3. Choose the Right Timing
Timing can matter almost as much as the amount of the increase.
When possible:
– Avoid sending an increase immediately after a major repair issue or conflict.
– Aim for times when the local rental market is stronger (often spring or summer in many San Diego neighborhoods).
– Give yourself enough time to meet written notice requirements, which can vary depending on the size of the increase and the situation.
Try not to surprise tenants in the middle of a difficult moment. Even a reasonable increase can feel harsh if the timing is poor.
4. Decide on Your Strategy: Single Step vs. Gradual Increases
There are two broad strategies you can use:
– One larger, but still legal and reasonable, increase to catch up to market rent.
– Smaller, more regular increases over time so rent stays closer to market each year.
Owners who never raise rent for years and then suddenly jump the rent by a large amount often see more pushback and turnover than owners who apply modest, consistent increases each year. For many San Diego landlords, a steady and predictable pattern is easier for tenants to accept.
5. Run the Math on Turnover vs.
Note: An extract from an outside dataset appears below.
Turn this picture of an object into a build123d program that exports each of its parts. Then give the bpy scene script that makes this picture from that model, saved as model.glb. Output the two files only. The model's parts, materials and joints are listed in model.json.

Keeping a Good Tenant
Before you finalize the amount, compare the cost of raising rent sharply and potentially losing the tenant against the cost of a more moderate increase.
Think about:
– Vacancy: How many weeks or months of lost rent could you face if the tenant moves out?
– Turnover costs: Paint, flooring touch‑ups, deep cleaning, and minor repairs.
– Leasing costs: Advertising, showings, and screening a new tenant.
When you add these up, you might find that a slightly lower increase that keeps a reliable tenant in place is more profitable over the long run.
6. Communicate Early, Clearly, and Respectfully
How you communicate the increase can be just as important as the number.
Best practices include:
– Using proper written notice that meets legal requirements.
– Giving a friendly heads‑up before sending the formal notice, especially for long‑term tenants.
– Explaining clearly when the increase takes effect, what the new rent will be, and how much it is changing by.
– Providing brief context, such as increased operating costs or alignment with current market rents.
You do not need to share every detail of your finances, but a little transparency and empathy often helps tenants accept a fair increase.
7. Tie Rent Increases to Real Value
Tenants are more accepting of rent increases when they feel the property is being cared for and improved over time.
Look for opportunities to:
– Refresh paint or flooring in high‑traffic areas.
– Replace older, unreliable appliances when they are near the end of their life.
– Make small energy‑efficient upgrades like smart thermostats or better lighting.
– Tidy up landscaping or shared outdoor spaces.
You do not need a full remodel every year, but visible improvements help tenants feel that they are paying for a well‑maintained home, not just a higher number on the invoice.
8. Handle Pushback Professionally
Even if your increase is reasonable, some tenants will push back or ask for exceptions. Decide in advance how flexible you are willing to be.
Common options include:
– Offering a slightly smaller increase for long‑term tenants with an excellent payment history.
– Allowing a short extension at the current rent if they need extra time to plan.
– Being open to a longer lease term in exchange for a specific increase amount.
Whatever you decide, stay calm, be consistent, and document any special arrangements in writing so everyone is clear on the expectations.
9. When a Rent Increase Signals It’s Time for Professional Management
If the idea of tracking rent caps, managing notices, running market comps, and handling tough conversations feels overwhelming, you are not alone. Many San Diego owners decide to bring in a property manager at this stage.
A local management company can:
– Monitor market rents and recommend appropriate increases for your neighborhood.
– Help confirm which rent rules apply to your property.
– Prepare and deliver compliant notices.
– Communicate with tenants and handle questions or pushback.
– Balance your income goals with tenant retention and long‑term property performance.
For owners who live out of the area or have limited time, this can turn rent increases from a stressful event into a routine, managed process.